Federal Reserve Board Chairman Jerome Powell speaks during a news conference on Wednesday. Photo: AFP/Andrew Caballero-Reynolds
Federal Reserve Board Chairman Jerome Powell speaks during a news conference in mid-2018. Photo: AFP/ Andrew Caballero-Reynolds

Amid flashing red lights from the World Bank, IMF and OECD, and recent downbeat data on job growth in the United States, Wall Street experts expect the US Federal Reserve to cut its policy rate from September, according to a new report.

With the prolonged and intensified US-China trade war casting widespread gloom over the global economy, international institutions are taking a knife to their annual outlooks. Germany and Italy have revised down their growth forecasts for the year and May’s US non-farm payroll numbers increased much less than had been widely predicted by most economists – although, Asia Times was on target.

The US Department of Labor announced last week that the US economy added 75,000 non-farm payrolls in May, less than half of consensus market estimates of 180,000. Raising further concerns, April’s job reading was revised down to 224,000 from 263,000, and March’s figure was also lowered to 153,000 from 189,000.

However, not all US macros are sub-par.
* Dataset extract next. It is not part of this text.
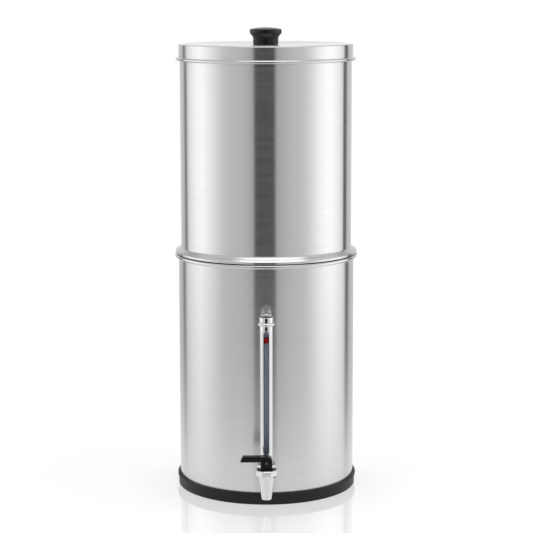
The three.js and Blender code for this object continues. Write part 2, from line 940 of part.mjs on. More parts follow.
// Base of an element: a cup that the ceramic is set in, on a hollow threaded stem
function elementBase() {
  const discFoot = upperFloorTop + gap + washerHeight + gap;
  const discTop = discFoot + baseDisc;
  const stemFoot = upperFloorBottom - stemReach;
  return turned(
    [
      [stemBore, stemFoot],
      [stemRadius, stemFoot],
      [stemRadius, discFoot],
      [cupOutside, discFoot],
      [cupOutside, discTop + baseCupDepth],
      [elementRadius + gap, discTop + baseCupDepth],
      [elementRadius + gap, discTop],
      [stemBore, discTop],
    ],
    elementSides,
  );
}

// Ceramic element: a thick-walled candle with a domed end, open at its foot
function filterElement() {
  const foot = upperFloorTop + gap + washerHeight + gap + baseDisc + gap;
  const shoulder = foot + elementLength - elementCrown;
  const inside = elementRadius - elementWall;
  return turned(
    [
      [inside, foot],
      [elementRadius, foot],
      ...domePoints(elementRadius, shoulder, elementCrown, 0, 4),
      [0, shoulder],
      [inside, shoulder],
    ],
    elementSides,
  );
}

// Wing nut: a round hub with two flat wings that point down
function wingNut() {
  const top = upperFloorBottom - gap;
  const foot = top - wingHubHeight;
  const hub = turned(
    [[0, foot], [wingHubFootRadius, foot], [wingHub, top], [0, top]],
    smallSides,
  );
  const wingTop = top - wingDrop;
  const low = wingTop - wingHeight;
  const wing = [
    [0, foot],
    [wingFootReach, low],
    [wingSpan - wingRound, low],
    [wingSpan, low + wingRound],
    [wingSpan, wingTop - wingRound],
    [wingSpan - wingRound, wingTop],
    [0, wingTop],
  ];
  const right = standing(plate(wing, -wingThickness / 2, wingThickness / 2));
  const hole = bar(stemRadius + gap, low - overrun, top + overrun, smallSides);
  return hub.add(right).add(right.rotate([0, 0, 180])).subtract(hole);
}

// Blocking plug: a round head on a plain stem
function holePlug() {
  const headFoot = upperFloorTop + gap + washerHeight + gap;
  return turned(
    [
      [0, upperFloorBottom - plugReach],
      [stemRadius, upperFloorBottom - plugReach],
      [stemRadius, headFoot],
      [plugHead, headFoot],
      ...domePoints(plugHead, headFoot + plugHeadEdge, plugHeadHeight - plugHeadEdge, 0, 3),
    ],
    smallSides,
  );
}

function plugNut() {
  const top = upperFloorBottom - gap;
  const foot = top - plugNutHeight;
  const hole = bar(stemRadius + gap, foot - overrun, top + overrun, smallSides);
  return plate(flatsOutline(6, plugNutFlats), foot, top).subtract(hole);
}

// Point at half the radius of a crowned or dished face, where a quarter of its crown is lost
function crownMiddle(radius, top, crown) {
  return [radius / 2, top - crown / 4];
}

// Lid: a shallow dished cover with a rolled hem, and the knob's screw hole
function lid() {
  const shoulderCentre = lidRadius - lidShoulder;
  const shoulderHeight = lidEdgeTop - lidShoulder;
  const hemHeight = lidEdgeTop - lidDepth + lidRoll;
  const hemCentre = lidInside + lidRoll;
  const hemEnd = 540 - THREE.MathUtils.radToDeg(Math.acos((lidRoll - sheet) / lidRoll));
  const hole = screwRadius + gap;
  const [middle, middleTop] = crownMiddle(shoulderCentre, lidTop, -lidDish);
  return turned(
    [
      [hole, lidTop - sheet],
      [middle, middleTop - sheet],
      ...arc(shoulderCentre, shoulderHeight, lidShoulder - sheet, 90, 0, 2),
      ...arc(hemCentre, hemHeight, lidRoll, 180, hemEnd, 7),
      ...arc(shoulderCentre, shoulderHeight, lidShoulder, 0, 90, 3),
      [middle, middleTop],
      [hole, lidTop],
    ],
    wideSides,
  );
}

// Knob: a waisted black grip with a wide rim and a slightly crowned face
function lidKnob() {
  const foot = lidTop + gap;
  const top = foot + knobHeight;
  const rimTop = top - knobRimDrop;
  const rimFoot = rimTop - knobRimHeight;
  const neckTop = rimFoot - knobTaperHeight;
  const bore = screwRadius + gap;
  const boreTop = foot + screwReach;
  return turned(
    [
      [bore, foot],
      [knobFootRadius - knobEdge, foot],
      [knobFootRadius, foot + knobEdge],
      [knobNeckRadius, neckTop],
      [knobRadius, rimFoot],
      [knobRadius, rimTop - knobEdge],
      [knobRadius - knobEdge, rimTop],
      [knobFaceRadius, top - knobFaceCrown],
      crownMiddle(knobFaceRadius, top, knobFaceCrown),
      [0, top],
      [0, boreTop],
      [bore, boreTop],
    ],
    knobSides,
  );
}

function knobWasher() {
  const top = lidTop - sheet - gap;
  const foot = top - knobWasherHeight;
  const hole = screwRadius + gap;
  return turned([[hole, foot], [knobWasherRadius, foot], [knobWasherRadius, top], [hole, top]], smallSides);
}

// Slotted screw, driven up through the lid into the knob
function knobScrew() {
  const headTop = lidTop - sheet - gap - knobWasherHeight - gap;
  const headFoot = headTop - screwHeadHeight;
  const end = lidTop + gap + screwReach - gap;
  const round = screwHeadHeight / 2;
  const blank = turned(
    [
      [0, headFoot],
      [screwHeadRadius - round, headFoot],
      [screwHeadRadius, headFoot + round],
      [screwHeadRadius, headTop],
      [screwRadius, headTop],
      [screwRadius, end],
      [0, end],
    ],
    smallSides,
  );
  const half = screwSlotWidth / 2;
  const reach = screwHeadRadius + overrun;
  const slot = [[-reach, -half], [reach, -half], [reach, half], [-reach, half]];
  return blank.subtract(plate(slot, headFoot - overrun, headFoot + screwSlotDepth));
}

// Lower assembly, about the chambers' axis
const lowerGroup = new THREE.Group();
lowerGroup.add(
  meshOf("base_ring", baseRing(), blackRubber),
  meshOf("lower_chamber", lowerChamber(), brushedSteel),
  meshOf("shank_gasket_outer", outerGasket(), blackRubber),
  meshOf("shank_gasket_inner", innerGasket(), blackRubber),
  meshOf("shank_nut", shankNut(), plainSteel),
  meshOf("gauge_fitting", gaugeFitting(), chrome),
);

// Sight glass, about its own upright axis
const gaugeGroup = new THREE.Group();
gaugeGroup.position.y = -gaugeDistance;
gaugeGroup.add(
  meshOf("gauge_bottom_grommet", bottomGrommet(), blackRubber),
  meshOf("gauge_tube", gaugeTube(), clearTube),
  meshOf("gauge_top_grommet", topGrommet(), blackRubber),
  meshOf("gauge_shield", gaugeShield(), chrome),
  meshOf("gauge_cap", gaugeCap(), chrome),
  meshOf("gauge_cap_seal", capSeal(), blackRubber),
  meshOf("gauge_vent_plug", ventPlug(), chrome),
  meshOf("gauge_float", gaugeFloat(), redPlastic),
);

// Tap, about the valve's upright axis
const tapGroup = new THREE.Group();
tapGroup.position.y = -valveDistance;
tapGroup.add(
  meshOf("tap_body", tapBody(), chrome),
  meshOf("tap_bonnet", tapBonnet(), blackPlastic),
  meshOf("tap_spring", tapSpring(), plainSteel),
  meshOf("tap_seat_cup", seatCup(), blackRubber),
  meshOf("tap_stem", tapStem(), plainSteel),
  meshOf("tap_lever", tapLever(), blackPlastic),
  meshOf("tap_lever_pin", leverPin(), plainSteel),
);

// Upper chamber: elements in the holes to the front and back, plugs in the two at the sides
const upperGroup = new THREE.Group();
upperGroup.add(meshOf("upper_chamber", upperChamber(), brushedSteel));
let elements = 0;
let plugs = 0;
for (let i = 0; i < holeCount; i++) {
  const place = new THREE.Group();
  place.position.set(...holePlace(i));
  if (i % (holeCount / plugCount) === 0) {
    plugs += 1;
    place.add(
      meshOf("hole_plug_" + plugs, holePlug(), whitePlastic),
      meshOf("plug_washer_" + plugs, floorWasher(), blackRubber),
      meshOf("plug_nut_" + plugs, plugNut(), whitePlastic),
    );
  } else {
    elements += 1;
    place.add(
      meshOf("filter_element_" + elements, filterElement(), ceramic),
      meshOf("element_base_" + elements, elementBase(), whitePlastic),
      meshOf("element_washer_" + elements, floorWasher(), blackRubber),
      meshOf("wing_nut_" + elements, wingNut(), whitePlastic),
    );
  }
  upperGroup.add(place);
}

// Lid with its knob
const lidGroup = new THREE.Group();
lidGroup.add(
  meshOf("lid", lid(), brushedSteel),
  meshOf("lid_knob", lidKnob(), blackPlastic),
  meshOf("lid_knob_washer", knobWasher(), plainSteel),
  meshOf("lid_knob_screw", knobScrew(), plainSteel),
);

// The whole, moved back so that it stands centred on the origin, tap included
const waterFilter = new THREE.Group();
waterFilter.position.y = (frontReach - lowerReach) / 2;
waterFilter.add(lowerGroup, gaugeGroup, tapGroup, upperGroup, lidGroup);

export default waterFilter;
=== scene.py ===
import math

import bpy
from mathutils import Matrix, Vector


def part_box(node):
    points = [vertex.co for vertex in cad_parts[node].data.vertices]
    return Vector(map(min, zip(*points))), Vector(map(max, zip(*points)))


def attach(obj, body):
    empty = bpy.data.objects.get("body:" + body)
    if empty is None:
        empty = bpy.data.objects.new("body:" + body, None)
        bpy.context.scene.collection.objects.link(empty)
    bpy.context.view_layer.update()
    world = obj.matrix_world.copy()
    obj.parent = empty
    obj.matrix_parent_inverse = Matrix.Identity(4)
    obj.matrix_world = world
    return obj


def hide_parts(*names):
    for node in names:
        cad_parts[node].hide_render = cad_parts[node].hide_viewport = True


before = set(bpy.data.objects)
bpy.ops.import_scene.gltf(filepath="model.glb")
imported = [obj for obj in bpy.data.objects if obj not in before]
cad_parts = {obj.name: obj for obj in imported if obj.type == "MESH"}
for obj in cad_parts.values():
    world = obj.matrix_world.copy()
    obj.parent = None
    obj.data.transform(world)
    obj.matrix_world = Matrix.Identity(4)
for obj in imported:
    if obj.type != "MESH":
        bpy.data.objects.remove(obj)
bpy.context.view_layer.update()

# Base ring
# The whole filter stands on one ring of black rubber, moulded with a flat sole under the
# lower chamber's foot, a thin upstand round its corner and a proud lip. It is pushed on.
ring_low, ring_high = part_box("base_ring")
upright = Vector((0, 0, 1))
touch = 1e-5
weld = 1e-6
wide_steps = 192
noise_low, noise_high = 0.3, 0.7


def axis_of(low, high):
    """The upright middle line of a box, given as its point at table height."""
    return Vector((low.x + high.x, low.y + high.y, 0)) / 2


chamber_axis = axis_of(ring_low, ring_high)
lip_radius = ring_high.x - chamber_axis.x
ring_wall_radius = lip_radius - 0.0013
ring_bed_radius = lip_radius - 0.0034
ring_sole_radius = lip_radius - 0.0207
ring_lip_foot = ring_high.z - 0.0042
ring_lip_slope = 0.0005
ring_sole_top = 0.004
ring_sole_edge = 0.0009
ring_slope_edge = 0.0004
ring_lip_edge = 0.0012
ring_bed_rounding = 0.0043
rubber_black = (0.011, 0.011, 0.012)
rubber_dark = (0.008, 0.008, 0.009)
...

The unemployment rate remained steady at 3.6% – a 50-year low – with hourly income rising 3.1%.

In regard to trade disputes, Federal Reserve Chairman Jerome Powell said last week: “We are closely monitoring the implications of these developments for the US economic outlook and, as always, we will act as appropriate to sustain the expansion, with a strong labor market and inflation near our symmetric 2% objective.”
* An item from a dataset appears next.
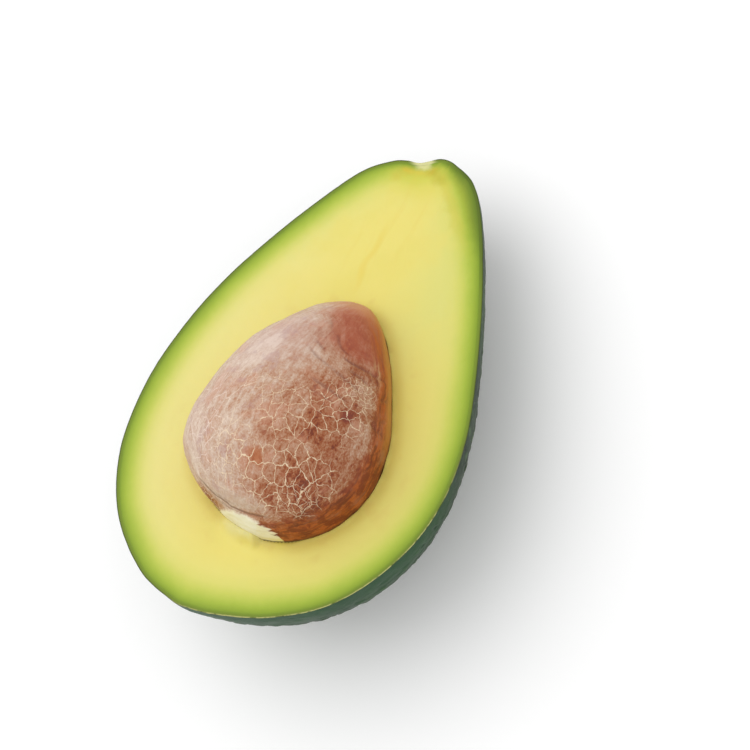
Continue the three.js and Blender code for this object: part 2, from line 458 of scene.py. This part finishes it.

The market interpreted his remarks as leaving open the possibility of a rate cut.

Wall Street speaks

In a report published on Monday, the Korea Center for International Finance wrote that a combination of factors “should put more pressure on the Fed to consider lowering rates.” According to the report, written after its New York office interviewed  Wall Street economists, the US central bank is expected to cut the Fed Funds Rate from September after a period of monitoring.

“The May jobs report sends another indication that the pace of economic growth appears to be stepping down,” Michael Feroli, an economist at JPMorgan, told the KCIF. “While one should always respect the month-to-month volatility of the data, the trend in job growth has clearly downshifted. Moreover, the weakness in job growth was broadly experienced across industry groups and not obviously driven by distortions such as weather or strikes.

“Growth is slowing, trade risks are rising, and inflation threats are absent,” Feroli continued. “Even so, we think the most likely outcome of that debate is to adopt a watchful waiting posture. We still look for cuts in September and December, though risks are skewing toward sooner and more.”

Dick Rippe, an economist at Evercore-ISI, said his institute forecasts the Fed will cut its policy rate three times – in September, December and March. “Just about everything in the employment data was weaker than expected,” he told KCIF. “We’ve lowered our US 4Q-to-4Q 2019 forecast to 2%.”

Rippe added: “The probabilities favor the Fed doing something. Low and slowing inflation makes this possible. Normally at this stage of the cycle, the Fed would be on the horns of a dilemma with the economy slowing and inflation rising, but that’s not the case now.”

David Wessel, a director of Hutchins Center on Fiscal & Monetary Policy at Brookings, said that the US economy was still strong, as seen in the low unemployment rate, and despite rising fears that the economy was getting worse, the Fed was likely to take its time in cutting interest rates.

“I don’t think they’ll cut interest rates in a couple of weeks,” he said, according to the report. “July is the soonest it would come.”

World Bank, IMF, OECD pessimistic

Meanwhile, global institutions are offering downbeat assessments.

Last week, the World Bank revised down its forecast for this year’s world economic growth rate to 2.6% from 2.9% predicted in January. In March, the IMF revised its world growth forecast for the year down to 3.3% from its estimate of 3.5% in January. The OECD also cut its global economic growth forecast for this year by 0.1%p to 3.2%. The main culprit was shrinking global trade volume due to the trade war.

And there is more.

According to the KCIF, Germany’s central bank last week revised down its growth forecast for this year by 1.0% from its previous estimate to 0.6%, in consideration of weak exports and industrial activity. Italy’s central bank also cut its growth forecast for this year to 0.6%, which is 0.3% lower than the previous estimate, due to sluggish exports stemming from falling external demand.

Adding to Europe’s woes, the UK was warned by the European Bank for Reconstruction Development (EBRD) that it could fall into recession if Brexit takes place without a deal.